それに合わせてピースの接着数・位置・角度・高さ、Gクランプの挟む位置、くさびの厚み・差し込み具合などを細かく調整して割れ目がぴったりとくっつくポイントを探ります。

接着作業

ピースの接着

Gクランプをひっかける木片を表板の内側に接着します。これは後で取り除くので膠を使います。
木目方向に決まりはありませんが、私は取り外しやすさを考慮して木目が板と平行、小口が向かい合うように取り付けます。
なるべく近い方が力のコントロールはしやすいです。

割れが長い場合はこれがいくつも並ぶ場合もあります。

Gクランプを用いて接着

接着の際には段差ができてしまわないよう、実際に挟んでテストを行います。
写真の赤丸で囲っているのが”くさび”です。

表面、裏面がきれいにしまっていることを入念に確認します。本番で膠を入れると断面が少し滑ることがあります。また木が水分を含んで膨らんだりするのでそのあたりも考慮しておきます。

スタッズ(補強材)の接着

ピースを削って取り除き、”スタッズ”と呼ばれる補強材を接着します。
これはとても単純で割れ目の上をまたぐ様にうすい木片を接着して割れが再度開いてしまうのを防ぎます。

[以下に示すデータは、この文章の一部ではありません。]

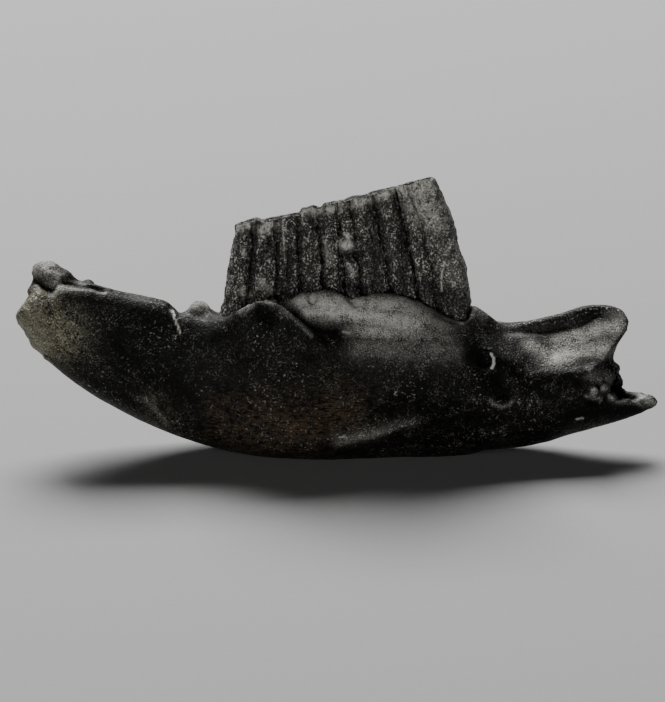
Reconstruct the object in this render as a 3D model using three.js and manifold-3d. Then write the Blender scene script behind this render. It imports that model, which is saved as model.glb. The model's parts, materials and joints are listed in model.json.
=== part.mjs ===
// Fossil lower jaw of a muskrat: the left half, black and mineralised, seen from its outer side.
// The bone carries three ridged cheek teeth and the broken stump of its gnawing tooth.
// Millimetres. +X runs from the chin to the jaw hinge, -Y is the outer side, +Z is up.
// The origin is a point on the worn flat spot of the belly that the jaw rests on.

import * as THREE from 'three';
import { LoftGeometry } from 'three/addons/geometries/LoftGeometry.js';
import { mergeVertices } from 'three/addons/utils/BufferGeometryUtils.js';
import Module from 'manifold-3d';

const wasm = await Module();
wasm.setup();

// Driving dimensions
const BONE_SECTIONS = 50;
const PRONG_SECTIONS = 14;
const POINTS_PER_STRIP = 3;
const TIP_ROUNDING = 0.03; // share of a loft's length over which its end closes
const TIP_SIZE = 0.14; // what is left of the last section
const END_CROWDING = 0.35; // 0 spaces a loft's sections evenly, 1 crowds them most at its ends
const SOCKET_GAP = 0.25;
const TOOTH_GAP = 0.2; // between neighbouring cheek teeth
const BALL_SEGMENTS = 10;
const BALL_RINGS = 7;
const TOOTH_RINGS = 4;
const SOCKET_RINGS = 4;
const SOCKET_GROOVE = 0.2; // share of the tooth's grooves that the socket's wall follows
const ROOT_Z = 6.4; // where the cheek teeth end inside the bone

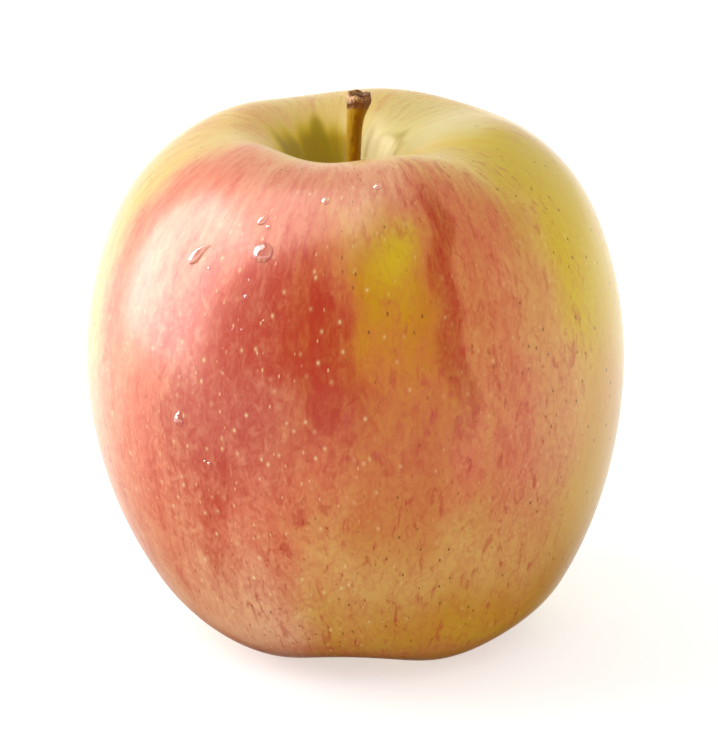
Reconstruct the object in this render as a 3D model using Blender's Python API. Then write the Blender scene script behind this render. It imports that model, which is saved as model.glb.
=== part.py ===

場所によっては丸のみを用いて木を彫りこみ、新しい木を埋め込む”パッチ”という修理をすることもあります。
3枚目がそのパッチ修理です。こちらは魂柱部分におこなっています。

仕上げ作業

ニスの補修

ニスの割れ目にアルコールを薄く入れてオリジナルのニスを溶かしふさぎます。
ニスが足りなくなっているところは新しいニスを細い筆で塗り、磨きを繰り返して埋めていきます。
慎重に色なども足しながら割れ目が目立たぬように補修を行って完成です。

今回はフチの部分の木材が汗で繊維がボロボロになって足りないのでパテを使っています。

最後に

バイオリンが割れてしまうと心配にはなります。大事のように感じてしまうかもしれません。
しかしぶつけたりしていなくても木材ですので自然に乾燥などで割れることもあります。小規模の割れであれば修理も安く、お時間もそれほどかかりません。(ちなみにこの修理は3~5日ほどです。)

一番気を付けることは割れを放置してしまうことです。長く伸びた割れの修理ほど難しく、変形や痩せ、汚れが入るとさらに難しくなります。
気づいたときにはなるべく早く修理に出していただければと思います。